Boredom is evil and breeds contempt for oneself. what a shitty fate, to be stuck with nothing but these shitty options. I'm so done with this same bullshit. I'm so bored that now I'm lying to myself.

So i get up, i take a shower, i skate to the mission waiting to meet up with my friend Nat. Nat's eating dinner with his parents and he calls me when he finishes. I can hear a faint exhaustion in his voice. Motherfucker makes me come all the way down here so that he can fall asleep as soon as I arrive? Very inconsiderate.

So i grab a bite, annoyed and flustered, then make my way over toward Delirium, my precious sanctum. I watched Manny Ramirez hit a walk off home run against the angels which helped me perk up slightly.

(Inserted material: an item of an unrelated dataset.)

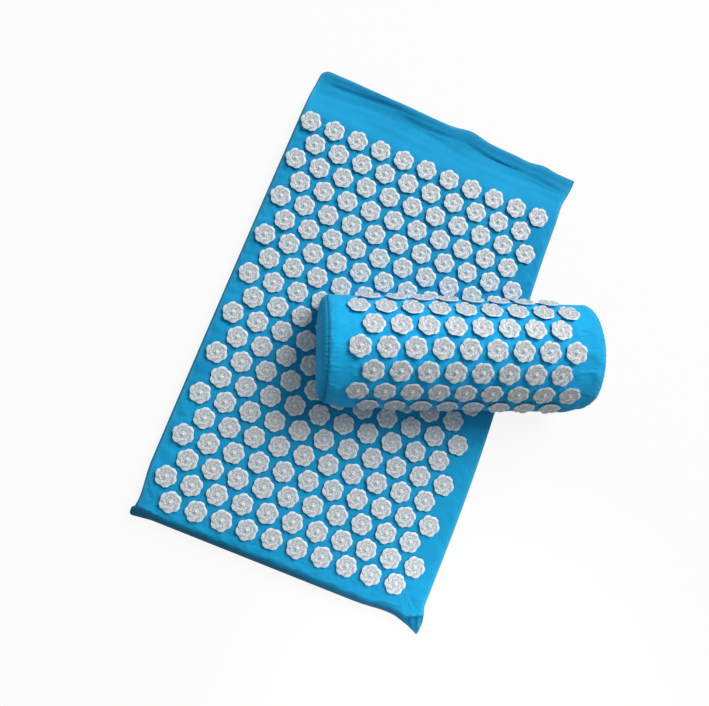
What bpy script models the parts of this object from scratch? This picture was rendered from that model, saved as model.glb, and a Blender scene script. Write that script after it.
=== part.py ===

Then the deluge of alcohol ingestion begun again. i drank, four tecates at delirium, two shots of fernett and two Jameson neat. i wasn't fucked up yet, but i was well on my way.

At the bar, some obnoxious, lightweight hipster pogue bitch comes up to me and asks me why I'm in a bad mood and if i want to fuck. she says that my jacket is very colorful.
"So you like it," I say attempting to engage her.
"I didn't say that."
I'm all for that type of brutal honesty but this woman was trying to get me in bed with her. she was one of those mediocre looking girls that came to the city to go to USF and in the process discovers she's different somehow, dyes her hair, switches from shopping at the Gap to shopping at Diesel, from wine coolers to Pabst, from Marlboro lights to cocaine hangover Sundays.
for the health of this blog i continue my dialogue with her.
"do you ride a fixie?"
"You'd like that wouldn't you?"
fashion, purely fashionable, in the moment, flash in the panhandle, fashion. form over function. i don't get the attraction of it. you put one guy with rolled up pants, a dirty tshirt, tattooed sleeves, and you put him on a bike with a front brake and he's just another filthy hipster. you put the same guy, same scenario but you take away the brake and suddenly he's every girl's random wetdream.
"no i ride a skateboard."
"well, that's hot," she tells me, "that'll always be hot."
she really started getting on my nerves at this point and i kept looking for an exit from the conversation, a minor lull in the action so i could slip away, a misplaced glance that takes her attention from me, if even momentarily. it seemed nothing could assuage her. she was vehement that i give her my undivided attention. while in repose i can rip this girl to shreds, in the moment i don't have the gumption to be that mean. its a weakness, i know. miraculously one of her girlfriends comes over, drunk and loud and distracts her. i turn around to see if she's spotted me and she's pointing at me and scowling because i didn't say goodbye.

The rest of my night was in constant motion skating from one end of the mission to the other seeking out strong drink, rolled spliffs and avoiding coke. its incredible to me that the mere presence of an individual carries with it an aura of substances to be ingested. a phone call from one guy means a cocaine dudefest, while from another means pothead potluck! what a bevy of randoms i know in this city and scattered across the board, they bring with them pockets full of vice, hollow conversation, best intentions and zero follow through, myself included. we're under a dome, a random functionless dome that protects from nothing and everything at once.
I landed finally on a couch in the mission waking early to the passive aggressive sound of my best friends roommate clattering her organic breakfast and the ding ding of the chat box on her computer.
i get on the bus at 8:15 and go home to the foul smell of mildew in the hallways. nobody gives a shit about where i live but me. another discussion all together. i took a pull off a stale old joint and went to bed.